Forget about moving the goalposts. The whole field has been moved along with the town it is in. It’s no longer as simple as dialing a number and speaking to a human on the other end. Noooooo! Now we have to deal with a non responsive voice that lives in a computer chip. A voice that rattles off so many numerical options that, by the time you’ve heard the last one, you’ve forgotten what the first. And after you have made your choice, you end up listening to John’s Denver’s Annie’s Song for three days. It can drive you mad. So much so that even the most ardent fans want to shove his rocky mountain high up where the sun don’t shine. I tell you, it’s not normal.
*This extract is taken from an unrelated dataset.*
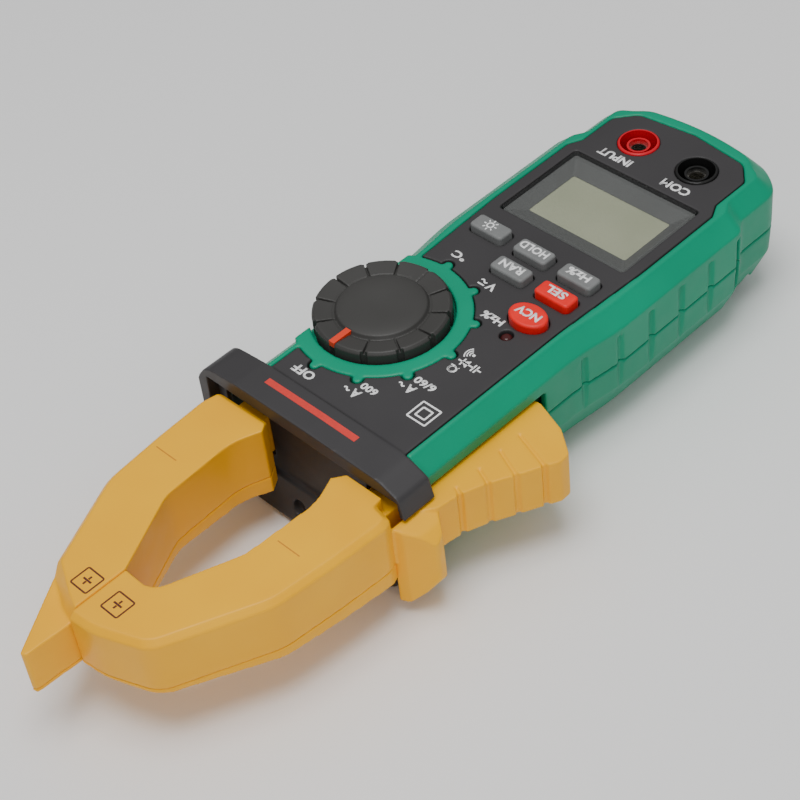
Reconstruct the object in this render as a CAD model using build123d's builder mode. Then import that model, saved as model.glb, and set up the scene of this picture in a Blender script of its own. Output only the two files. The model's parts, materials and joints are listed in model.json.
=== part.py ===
from build123d import *

import math
import os

# Clamp meter, lying on its flat back. Millimetres.
# +Z comes out of the display, +Y points at the jaw tips, +X is the dial side.
# The origin is on the flat back face, on the centre plane of the case.

os.makedirs("parts", exist_ok=True)

# ------------------------------------------------------------ driving dimensions
FACE_Z = 37.0            # display face above the back
PARTING_Z = 22.0         # seam between the front and the rear case
DECK_TOP = 34.0          # deck of the front case, under the face plate
DECK_BOTTOM = 32.0
WALL = 2.0
CASE_FRONT_Y = 65.5      # where the case meets the barrier guard
GUARD_FRONT_Y = 75.3
WALL_FRONT_Y = 72.8      # upright wall under the guard's overhang
CASE_TAIL_Y = -70.6      # jack end

HALF_WAIST = 28.0
HALF_SHOULDER = 30.0
HALF_JACK_END = 27.3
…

Just think about how this would have played out in the Oval Office back 1962 …

“Mrs Lincoln, can you get President Khrushchev on the line for me?”
“Yes Mr President”…….
“Hello, thank you for calling the Kremlin call centre….. your call is important to us”
“For the Duma , press 1”
“For the KGB, press 2”
“If you want to enquire about a missing spy, press 3”
“If you are a small third world country looking for weapons – Press 4”
“For the Prime Minister – Press 5”
“For the President – Press 6”
“To hold for an operator – Press 7”
Mrs Lincoln presses “6” and just like that……. “you fill up my senses, like a night in the forest….”
“Mrs Lincoln, have you got President Khrushchev on the line?”
“No Mr President, but there is this beautiful music and a lovely lady who keeps telling us that our call is important to them and that it will be attended to as soon as a consultant is available……….”

Now I can’t speak for you, but if JFK was anything like me, I would have lost my cool, pressed the “Red Button” and blown the world to kingdom come and put a massive dent in any chance of world peace. The misuse of his invention is enough to make Alexander Graham Bell break dance in his grave and I’m willing to bet that even Napoleon may be tempted to put those volts to better use on clapper-clawed clot-pole who invented the automated answering system.